L’investisseur pourra dès lors mettre 200, 300, 1000 DH par mois dans son PEA, déduire ce montant de son impôt et investir sereinement dans un marché boursier au service de la croissance et de l’économie.


Des pays comparables comme l’Égypte et la Tunisie ont réussi à enrôler les investisseurs particuliers grâce à ce mécanisme. Par exemple, la Tunisie a instauré une déductibilité des sommes déposées dans le PEA jusqu’à 50.000 dinars par an et une exonération de l'impôt sur les plus-values. Les dividendes sont taxés. La condition est que toute la somme versée dans le PEA doit être utilisée dans 30 jours de Bourse. Le marché tunisien est aujourd’hui extrêmement populaire avec plus de 60% des volumes générés par les particuliers contre moins de 11% au Maroc. Et surtout, et malgré une décennie noire sur le plan économique, ce marché arrive à capter de nouvelles IPO grâce au dynamisme des investisseurs privés.




Personnes physiques : acteur important pour le développement du marché

Un marché où les personnes physiques sont actives est un marché liquide et donc en bonne santé. 
Sur un autre volet, récemment, les IPO de petites entreprises ont mis à nu l’incapacité des investisseurs institutionnels et des OPCVM à accompagner les petites opérations avec de faibles tickets. Avoir des particuliers déjà présents permettrait au marché de mieux accueillir ces PME. 


Troisièmement, pour réussir sa stratégie, le fonds Mohammed VI, qui est en train de créer la plus grande vague de Private equity de l’histoire du Maroc nécessitera un marché boursier efficace pour les sorties des fonds qui sont en train d’être lancés.

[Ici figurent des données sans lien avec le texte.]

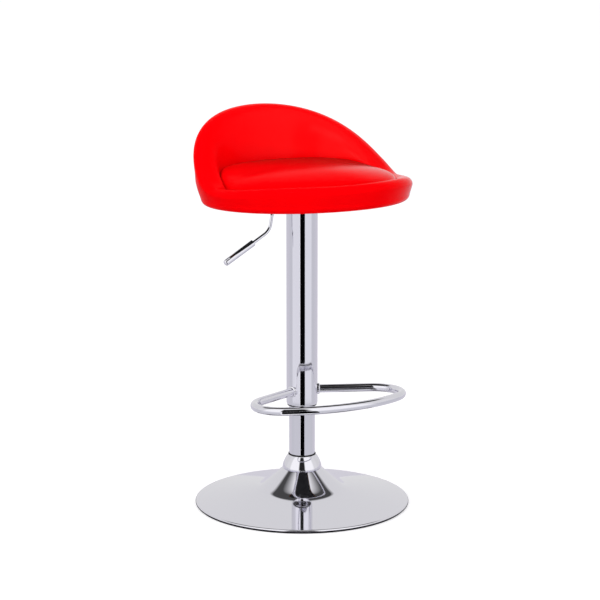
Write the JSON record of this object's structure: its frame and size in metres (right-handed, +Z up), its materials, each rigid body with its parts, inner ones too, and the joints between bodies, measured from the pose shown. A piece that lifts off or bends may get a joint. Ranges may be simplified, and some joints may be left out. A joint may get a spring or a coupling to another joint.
{
  "type": "counter stool",
  "caption": "Gas-lift counter stool: low-back upholstered bucket seat with a crowned pad, chromed sleeve and column, foot loop, height lever and trumpet base.",
  "frame": {"origin": "on the floor, under the centre of the round base", "axes": "+Z up along the column; the sitter faces -Y; the height lever is on the -X side, at the sitter's right hand"},
  "size_m": [0.415, 0.429, 0.7578],
  "materials": {
    "chrome": "mirror chrome plate",
    "steel": "plain steel",
    "black_steel": "black powder coat",
    "zinc_steel": "zinc plate",
    "black_plastic": "moulded, satin",
    "rubber": "matt",
    "red_leather": "smooth synthetic leather, semi-gloss",
    "foam": "open-cell foam",
    "plywood": "moulded plywood",
    "black_fabric": "stapled dust cover cloth"
  },
  "bodies": {
    "base": {"base_dish": "chrome", "floor_ring": "rubber", "base_socket": "steel", "base_stiffener": "steel", "base_collar": "chrome", "outer_tube": "chrome", "guide_bush": "black_plastic", "lower_bearing_race": "steel", "ball_cage": "steel"},
    "spindle": {"piston_rod": "steel", "retaining_clip": "zinc_steel", "upper_bearing_race": "steel", "rubber_buffer": "rubber", "piston_head": "black_plastic"},
    "lift": {"pressure_tube": "black_steel", "rod_guide_seal": "rubber", "valve_body": "zinc_steel", "socket_hub": "black_steel", "sleeve": "chrome", "sleeve_guide_ring": "black_plastic", "sleeve_top_cap": "black_plastic", "footrest_loop": "chrome", "footrest_collar_left": "chrome", "footrest_collar_right": "chrome", "lever_bracket": "black_steel", "lever_pivot_pin": "zinc_steel", "seat_plate": "black_steel", "seat_bolt_1": "zinc_steel", "seat_bolt_2": "zinc_steel", "seat_bolt_3": "zinc_steel", "seat_bolt_4": "zinc_steel", "tee_nut_1": "zinc_steel", "tee_nut_2": "zinc_steel", "tee_nut_3": "zinc_steel", "tee_nut_4": "zinc_steel", "underside_cover": "black_fabric", "bucket_board": "plywood", "shell_foam": "foam", "shell_cover": "red_leather", "pad_screw_1": "zinc_steel", "pad_screw_2": "zinc_steel", "pad_screw_3": "zinc_steel", "pad_board": "plywood", "pad_foam": "foam", "pad_cover": "red_leather"},
    "lever": {"lever_rod": "chrome", "lever_grip": "chrome"},
    "valve": {"valve_pin": "steel"}
  },
  "joints": [
    {"name": "seat_swivel", "type": "hinge", "parent": "base", "child": "spindle", "pos_m": [0, 0, 0.025], "axis": [0, 0, 1], "continuous": true},
    {"name": "height_slide", "type": "slide", "parent": "spindle", "child": "lift", "axis": [0, 0, 1], "range_m": [-0.09, 0.12]},
    {"name": "lever_pivot", "type": "hinge", "parent": "lift", "child": "lever", "pos_m": [-0.017, 0, 0.5831], "axis": [0, 1, 0], "range_deg": [0, 7], "stiffness_Nm_per_rad": 3, "springref_deg": -8.59},
    {"name": "valve_press", "type": "slide", "parent": "lift", "child": "valve", "axis": [0, 0, 1], "range_m": [-0.0022, 0]}
  ],
  "couplings": [
    {"joint": "valve_press", "follows": "lever_pivot", "m_per_rad": -0.017}
  ]
}
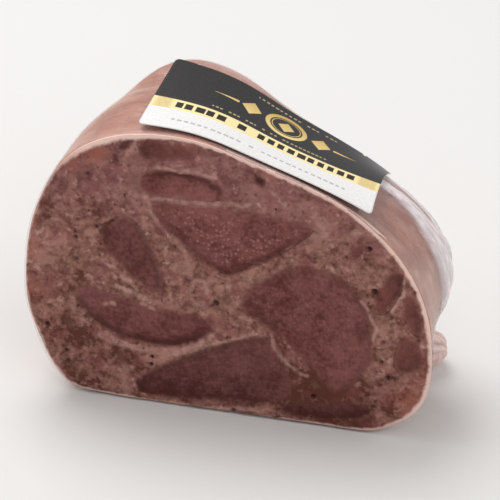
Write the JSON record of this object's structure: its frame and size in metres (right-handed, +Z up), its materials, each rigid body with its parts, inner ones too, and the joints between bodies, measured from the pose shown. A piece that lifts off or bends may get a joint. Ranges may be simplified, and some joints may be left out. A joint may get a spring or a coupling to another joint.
{
  "type": "cooked pork sausage end piece",
  "caption": "Cut end of a large cooked pork sausage with tongue pieces in its meat, a clear film and a card label on top; lies on its flat foot.",
  "frame": {"origin": "on the flat foot, half way between the cut face and the rounded end, in the middle of the cut face's foot from side to side", "axes": "+X to the right along the cut face, +Y from the cut face to the rounded end, +Z up"},
  "size_m": [0.1206, 0.0644, 0.0914],
  "materials": {
    "ground_meat": "moist cooked ground meat, mottled grey pink",
    "tongue": "moist cooked tongue, plum brown with fine grain",
    "lean": "moist cooked lean meat, red brown",
    "film": "thin clear glossy film",
    "label": "satin coated card in black, gold and white"
  },
  "bodies": {
    "root": {"ground_meat": "ground_meat", "tongue_cap": "tongue", "tongue_wedge": "tongue", "tongue_plum": "tongue", "tongue_crescent": "tongue", "tongue_bottom": "tongue", "tongue_broad": "tongue", "tongue_heel": "tongue", "lean_crown": "lean", "lean_rim_upper": "lean", "lean_rim_middle": "lean", "lean_rim_lower": "lean", "film_wrap": "film", "label": "label"}
  },
  "joints": []
}
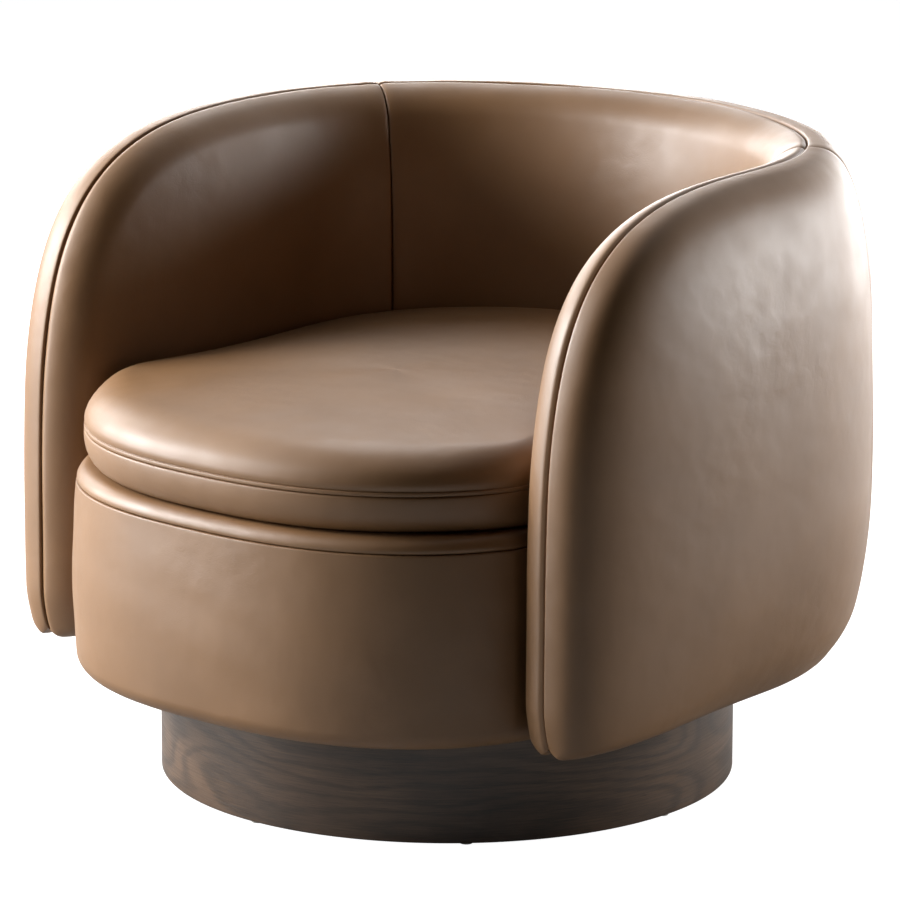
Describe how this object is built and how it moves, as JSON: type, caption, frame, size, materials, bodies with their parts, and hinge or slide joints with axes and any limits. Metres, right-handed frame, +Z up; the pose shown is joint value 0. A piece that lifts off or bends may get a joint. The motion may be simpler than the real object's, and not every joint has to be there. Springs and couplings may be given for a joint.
{
  "type": "swivel chair",
  "caption": "Tub swivel lounge chair: wrap-around leather shell, drum seat with a loose crowned cushion, and a round wooden plinth with a ball-bearing swivel inside.",
  "frame": {"origin": "on the swivel axis at the floor", "axes": "+Z up along the swivel axis; the chair faces -Y; the sitter's left is +X"},
  "size_m": [0.8538, 0.8473, 0.68],
  "materials": {
    "leather": "tan semi-aniline leather, soft satin sheen, fine grain",
    "plinth_veneer": "dark stained oak veneer, satin lacquer, grain running round the hoop",
    "birch": "sanded birch plywood and beech, unfinished",
    "zinc_steel": "bright zinc plated pressed steel",
    "black_steel": "black oxide",
    "ball_steel": "polished bearing steel",
    "felt": "needled grey felt",
    "dust_cloth": "black non-woven cloth",
    "glide": "nylon glide"
  },
  "bodies": {
    "base": {"plinth_hoop": "plinth_veneer", "plinth_top_board": "birch", "cross_rail_long": "birch", "cross_rail_short": "birch", "glue_blocks": "birch", "floor_glides": "glide", "lower_swivel_plate": "zinc_steel", "lower_plate_bolts": "black_steel", "lower_plate_nuts": "zinc_steel", "centre_rivet": "zinc_steel"},
    "cage": {"ball_cage": "zinc_steel", "bearing_balls": "ball_steel"},
    "seat": {"upper_swivel_plate": "zinc_steel", "upper_plate_bolts": "black_steel", "tee_nuts": "zinc_steel", "seat_base_board": "birch", "front_hoop": "birch", "side_rail_left": "birch", "side_rail_right": "birch", "back_rail": "birch", "corner_blocks": "birch", "front_spring_rail": "birch", "rear_spring_rail": "birch", "sinuous_springs": "black_steel", "spring_clips": "zinc_steel", "spring_felt": "felt", "deck_pad": "leather", "drum_apron": "leather", "dust_cover": "dust_cloth", "seat_cushion": "leather", "shell_panel": "birch", "shell_bolts": "zinc_steel", "shell_bolt_nuts": "zinc_steel", "inside_back": "leather", "inside_arm_left": "leather", "inside_arm_right": "leather", "outside_back": "leather", "outside_arm_left": "leather", "outside_arm_right": "leather"}
  },
  "joints": [
    {"name": "seat_swivel", "type": "hinge", "parent": "base", "child": "seat", "pos_m": [0, 0, 0], "axis": [0, 0, 1], "continuous": true},
    {"name": "cage_turn", "type": "hinge", "parent": "base", "child": "cage", "pos_m": [0, 0, 0], "axis": [0, 0, 1], "continuous": true}
  ],
  "couplings": [
    {"joint": "cage_turn", "follows": "seat_swivel", "ratio": 0.5}
  ]
}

Ces sorties doivent se faire dans un horizon de 5 à 7 ans à travers des ventes sur le marché secondaire ou en Bourse. Et là, les institutionnels et les OPCVM devront être accompagnés par une demande des investisseurs particuliers pour investir dans ces PME. 


Tout ceci se prépare dès maintenant et la déductibilité des versements dans le PEA peut renverser rapidement la situation et créer cet engouement tant attendu.